I had a thought about this --- how about leaving the current exif outpuf as is for compatibility, and (as fredprobidi suggests) adding a new set of fields using JSON? Something like:

exif-ifd2-ShutterSpeedValue: 253/50 (5.06 EV (1/33 sec.), SRational, 1 components, 8 bytes)
exif-json-ifd2-ShutterSpeedValue: {value: "253/50", humanValue: "5.06 EV (1/33 sec.)", dataType: "SRational", components: 1, length: 8}

Now we get compatibility, plus easy and reliable structured data handling in all language bindings. We could maybe hide the old exif tags in vipsheader output. We'd need to detect user edits to the JSON on save.

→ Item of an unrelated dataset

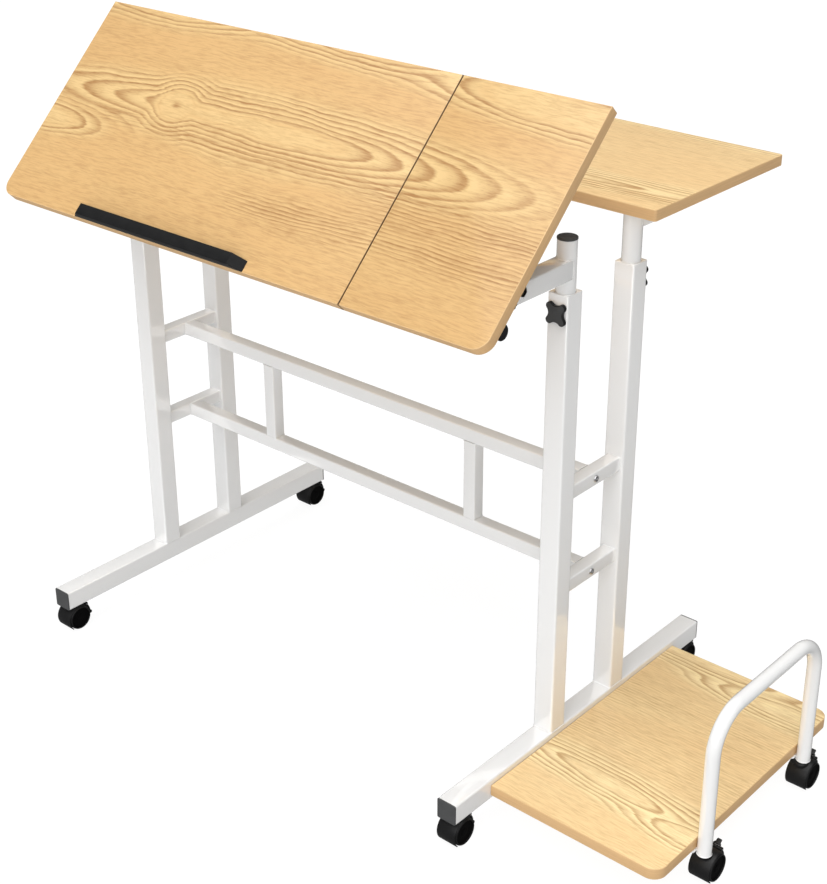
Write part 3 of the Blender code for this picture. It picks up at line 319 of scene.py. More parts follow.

We'd need to add a dependency for a JSON read-write library though :-( An obvious choice might be:

https://gitlab.gnome.org/GNOME/json-glib

It's mature, well-maintained, integrates with glib, it's by ebassi (who is great), etc.

@lovell
Copy link
Member Author

lovell commented Nov 6, 2021

If we're thinking of providing EXIF as JSON then perhaps this should be rolled up at a higher level as a single property, so the dirs and keys are also part of the JSON?

{
  "ifd2": {
    "ShutterSpeed": {
      "value": "253/50",
      "humanValue": "5.06 EV (1/33 sec.)",
      "dataType": "SRational",
      "components": 1,
      "length": 8
    }
  }
}

Alternatively, for backwards compatibility, we could provide the non-human values in new -raw suffix properties:

exif-ifd2-ShutterSpeed: 253/50 (5.06 EV (1/33 sec.), SRational, 1 components, 8 bytes)
exif-ifd2-ShutterSpeed-raw: 253/50

@jcupitt
Copy link
Member

jcupitt commented Nov 7, 2021

That's true, though you wonder what value we are adding then --- the user could simply parse the exif-data blob to make json themselves.

Off-topic, but I just reread exif.c to remind myself how this works and ... what a mess! libexif (and exif itself) is pretty bad.

Alternatively, for backwards compatibility, we could provide the non-human values in new -raw suffix properties:

Maybe this is the best compromise. We keep back compat, and we don't need to add a json library. I'm not sure how useful the extra info in the json output would be anyway.

@lovell
Copy link
Member Author

lovell commented Nov 8, 2021

A possible problem with the alternative -raw suffix approach is that whilst it keeps the read "API" backwards compatible, it either breaks the write "API" or makes the implementation more complex.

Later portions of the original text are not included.